§ STATED PROBLEM: Return only what lies between the first line of the entries and the line containing "return BODY_START +", both lines included.

**********

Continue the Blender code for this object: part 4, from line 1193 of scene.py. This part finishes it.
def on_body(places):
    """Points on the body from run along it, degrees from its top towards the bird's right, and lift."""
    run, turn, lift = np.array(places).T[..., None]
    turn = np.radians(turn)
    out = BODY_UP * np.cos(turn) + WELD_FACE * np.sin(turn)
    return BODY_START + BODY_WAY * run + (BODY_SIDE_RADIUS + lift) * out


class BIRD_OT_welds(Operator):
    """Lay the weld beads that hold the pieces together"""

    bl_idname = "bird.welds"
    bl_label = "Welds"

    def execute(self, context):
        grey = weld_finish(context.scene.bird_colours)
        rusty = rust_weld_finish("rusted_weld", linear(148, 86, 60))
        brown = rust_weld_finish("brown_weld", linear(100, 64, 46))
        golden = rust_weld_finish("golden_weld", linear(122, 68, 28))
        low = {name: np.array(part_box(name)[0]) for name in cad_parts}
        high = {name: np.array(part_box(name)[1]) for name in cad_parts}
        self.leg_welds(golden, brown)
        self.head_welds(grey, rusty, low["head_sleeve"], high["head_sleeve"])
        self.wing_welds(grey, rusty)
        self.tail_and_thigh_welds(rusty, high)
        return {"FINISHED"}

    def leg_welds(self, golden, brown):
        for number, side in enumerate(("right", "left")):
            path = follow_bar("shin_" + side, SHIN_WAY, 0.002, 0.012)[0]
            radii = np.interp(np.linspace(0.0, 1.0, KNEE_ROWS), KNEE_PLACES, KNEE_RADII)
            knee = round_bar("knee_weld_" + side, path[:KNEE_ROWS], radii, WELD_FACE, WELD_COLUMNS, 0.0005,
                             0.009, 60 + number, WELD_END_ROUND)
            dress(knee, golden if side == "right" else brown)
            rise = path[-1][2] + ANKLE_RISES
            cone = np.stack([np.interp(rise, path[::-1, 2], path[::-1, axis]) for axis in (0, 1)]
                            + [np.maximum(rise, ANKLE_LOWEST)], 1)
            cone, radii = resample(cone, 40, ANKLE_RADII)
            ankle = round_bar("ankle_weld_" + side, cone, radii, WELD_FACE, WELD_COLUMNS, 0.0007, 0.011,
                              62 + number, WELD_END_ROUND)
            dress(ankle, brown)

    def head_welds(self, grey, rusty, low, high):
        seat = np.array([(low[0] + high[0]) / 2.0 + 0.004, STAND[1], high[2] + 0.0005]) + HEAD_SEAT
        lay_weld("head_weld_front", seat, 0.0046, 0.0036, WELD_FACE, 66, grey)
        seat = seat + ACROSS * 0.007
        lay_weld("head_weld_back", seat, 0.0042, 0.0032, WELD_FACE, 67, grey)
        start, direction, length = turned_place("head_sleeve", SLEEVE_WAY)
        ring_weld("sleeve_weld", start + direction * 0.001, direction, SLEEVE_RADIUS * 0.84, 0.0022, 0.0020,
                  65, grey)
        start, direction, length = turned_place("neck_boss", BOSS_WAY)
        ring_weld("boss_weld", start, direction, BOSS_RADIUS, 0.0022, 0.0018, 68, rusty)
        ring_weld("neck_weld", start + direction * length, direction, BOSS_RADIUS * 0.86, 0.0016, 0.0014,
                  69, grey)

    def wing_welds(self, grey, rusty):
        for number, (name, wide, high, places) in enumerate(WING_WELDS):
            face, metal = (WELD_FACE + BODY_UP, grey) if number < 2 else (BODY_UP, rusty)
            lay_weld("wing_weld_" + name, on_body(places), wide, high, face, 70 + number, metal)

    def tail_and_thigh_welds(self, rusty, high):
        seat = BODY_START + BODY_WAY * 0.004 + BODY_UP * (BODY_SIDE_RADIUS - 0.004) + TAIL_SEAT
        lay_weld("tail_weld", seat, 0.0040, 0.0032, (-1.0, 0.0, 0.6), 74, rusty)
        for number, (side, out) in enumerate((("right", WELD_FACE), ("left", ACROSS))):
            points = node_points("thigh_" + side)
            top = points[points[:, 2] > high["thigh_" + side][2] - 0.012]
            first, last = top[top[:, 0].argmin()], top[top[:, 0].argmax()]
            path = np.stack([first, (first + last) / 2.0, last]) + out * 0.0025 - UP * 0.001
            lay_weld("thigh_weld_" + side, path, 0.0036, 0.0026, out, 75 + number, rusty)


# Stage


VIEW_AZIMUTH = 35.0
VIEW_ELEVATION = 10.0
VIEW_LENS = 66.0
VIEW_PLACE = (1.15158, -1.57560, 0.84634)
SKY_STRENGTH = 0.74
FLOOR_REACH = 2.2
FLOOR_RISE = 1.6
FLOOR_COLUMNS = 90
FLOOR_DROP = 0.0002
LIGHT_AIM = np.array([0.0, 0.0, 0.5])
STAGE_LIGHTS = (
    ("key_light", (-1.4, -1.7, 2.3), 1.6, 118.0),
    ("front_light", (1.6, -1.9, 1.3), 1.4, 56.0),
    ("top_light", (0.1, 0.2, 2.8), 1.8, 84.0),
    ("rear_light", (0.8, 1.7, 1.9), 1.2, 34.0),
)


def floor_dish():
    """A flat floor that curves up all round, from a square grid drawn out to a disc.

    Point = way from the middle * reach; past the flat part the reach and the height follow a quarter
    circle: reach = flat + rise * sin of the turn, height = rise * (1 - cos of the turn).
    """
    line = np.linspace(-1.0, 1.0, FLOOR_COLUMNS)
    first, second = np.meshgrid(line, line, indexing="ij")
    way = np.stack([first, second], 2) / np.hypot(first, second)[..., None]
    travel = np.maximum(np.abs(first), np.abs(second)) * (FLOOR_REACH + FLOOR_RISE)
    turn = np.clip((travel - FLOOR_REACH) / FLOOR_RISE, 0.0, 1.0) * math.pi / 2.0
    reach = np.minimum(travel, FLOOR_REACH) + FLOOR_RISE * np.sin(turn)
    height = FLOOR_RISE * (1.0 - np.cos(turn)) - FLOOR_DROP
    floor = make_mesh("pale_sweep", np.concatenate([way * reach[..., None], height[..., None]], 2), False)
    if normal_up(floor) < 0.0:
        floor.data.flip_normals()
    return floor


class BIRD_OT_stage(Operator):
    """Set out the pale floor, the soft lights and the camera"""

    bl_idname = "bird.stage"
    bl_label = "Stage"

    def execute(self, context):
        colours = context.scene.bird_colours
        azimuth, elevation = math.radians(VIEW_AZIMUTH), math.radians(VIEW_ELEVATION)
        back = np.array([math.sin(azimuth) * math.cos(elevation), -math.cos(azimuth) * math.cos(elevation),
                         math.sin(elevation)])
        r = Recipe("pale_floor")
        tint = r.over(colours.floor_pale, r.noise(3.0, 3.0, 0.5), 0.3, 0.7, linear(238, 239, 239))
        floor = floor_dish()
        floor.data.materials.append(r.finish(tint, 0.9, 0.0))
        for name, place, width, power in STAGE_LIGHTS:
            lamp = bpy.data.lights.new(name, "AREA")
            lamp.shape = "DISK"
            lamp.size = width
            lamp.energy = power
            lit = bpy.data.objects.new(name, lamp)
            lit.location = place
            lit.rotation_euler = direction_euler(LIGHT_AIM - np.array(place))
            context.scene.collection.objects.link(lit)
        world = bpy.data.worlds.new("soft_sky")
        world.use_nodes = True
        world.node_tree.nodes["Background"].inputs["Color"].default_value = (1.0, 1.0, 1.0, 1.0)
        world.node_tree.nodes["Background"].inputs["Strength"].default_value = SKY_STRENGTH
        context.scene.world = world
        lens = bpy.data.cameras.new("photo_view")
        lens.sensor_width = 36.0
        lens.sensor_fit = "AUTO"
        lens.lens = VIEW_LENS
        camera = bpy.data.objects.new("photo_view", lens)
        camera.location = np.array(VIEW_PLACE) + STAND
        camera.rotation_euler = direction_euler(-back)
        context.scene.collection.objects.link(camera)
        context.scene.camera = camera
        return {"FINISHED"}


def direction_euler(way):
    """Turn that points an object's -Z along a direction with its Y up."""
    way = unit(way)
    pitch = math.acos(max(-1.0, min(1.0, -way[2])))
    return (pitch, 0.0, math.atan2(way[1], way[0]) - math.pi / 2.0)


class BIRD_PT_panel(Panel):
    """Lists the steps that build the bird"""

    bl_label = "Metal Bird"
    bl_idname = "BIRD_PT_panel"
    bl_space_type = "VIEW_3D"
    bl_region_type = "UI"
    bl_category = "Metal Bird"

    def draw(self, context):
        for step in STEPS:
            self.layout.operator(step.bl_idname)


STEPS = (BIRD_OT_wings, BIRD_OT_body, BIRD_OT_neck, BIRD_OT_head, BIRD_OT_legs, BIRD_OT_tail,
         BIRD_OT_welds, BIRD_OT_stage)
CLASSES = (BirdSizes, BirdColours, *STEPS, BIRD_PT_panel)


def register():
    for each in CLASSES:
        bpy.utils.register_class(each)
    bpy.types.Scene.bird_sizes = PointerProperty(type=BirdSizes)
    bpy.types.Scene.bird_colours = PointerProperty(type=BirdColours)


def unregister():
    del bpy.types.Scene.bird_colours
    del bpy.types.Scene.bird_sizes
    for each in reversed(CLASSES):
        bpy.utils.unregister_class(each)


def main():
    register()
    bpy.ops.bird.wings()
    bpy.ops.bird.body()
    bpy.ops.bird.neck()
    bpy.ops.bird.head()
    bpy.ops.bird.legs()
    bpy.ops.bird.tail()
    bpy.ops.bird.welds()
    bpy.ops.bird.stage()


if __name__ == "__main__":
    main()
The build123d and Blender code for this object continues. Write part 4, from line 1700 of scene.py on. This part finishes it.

**********

§ EXERCISE RESULT:
Continue the Blender code for this object: part 4, from line 1193 of scene.py. This part finishes it.
def on_body(places):
    """Points on the body from run along it, degrees from its top towards the bird's right, and lift."""
    run, turn, lift = np.array(places).T[..., None]
    turn = np.radians(turn)
    out = BODY_UP * np.cos(turn) + WELD_FACE * np.sin(turn)
    return BODY_START + BODY_WAY * run + (BODY_SIDE_RADIUS + lift) * out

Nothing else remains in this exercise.